I respectfully disagree. I like my backup camera, and I wish I had blind spot detection, but you can keep all the rest of the "nanny-ware".
I have no use for lane departure alarms (or correction) or adaptive cruise control, unless they can be easily defeated.
I actually
drive my vehicles.
I deeply mourn the loss of the manual trans as an option in most new cars - which doesn't have that much to do with safety, but it still is a part of the larger issue.
The nanny-ware (in the name of safety) is contributing to the dumbing down of society, as a a whole. If people are not forced to pay attention to what they are doing, then they
don't. Then, when (not "if") the system malfunctions, they don't have the presence of mind to realize that - oh crap! - they need to
do something, until it's way too late to react. These are the same people who walk down the sidewalk, and occasionally right out in front of traffic, with their faces buried in their phones.

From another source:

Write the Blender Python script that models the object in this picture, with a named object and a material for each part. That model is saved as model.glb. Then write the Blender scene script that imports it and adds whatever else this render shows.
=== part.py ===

I call it "situational awareness". It's really a thing.
I should add that I drive a Big Horn. It doesn't have all the goodies that the up-level trucks have, but it does everything I need it to do, and more. (I don't care anything about playing music off my phone through the u-Connect, but it's nice to be able to display Waze on the screen in front of me, instead of having to deal with the phone.)
The only things I would have would be better lights (which I will take care of, when I have the free time) and blind spot detection.
But, as they say, "Oh well..."
Regarding the "fragility" of all the features, it doesn't hurt that I'm a bit of a geek/techie/gearhead, and can usually fix a big chunk of what is likely to go wrong. If nothing else, I can disconnect the battery, and let everything reset. (A "reset" fixes a
huge amount of stuff, during my day-to-day activities.)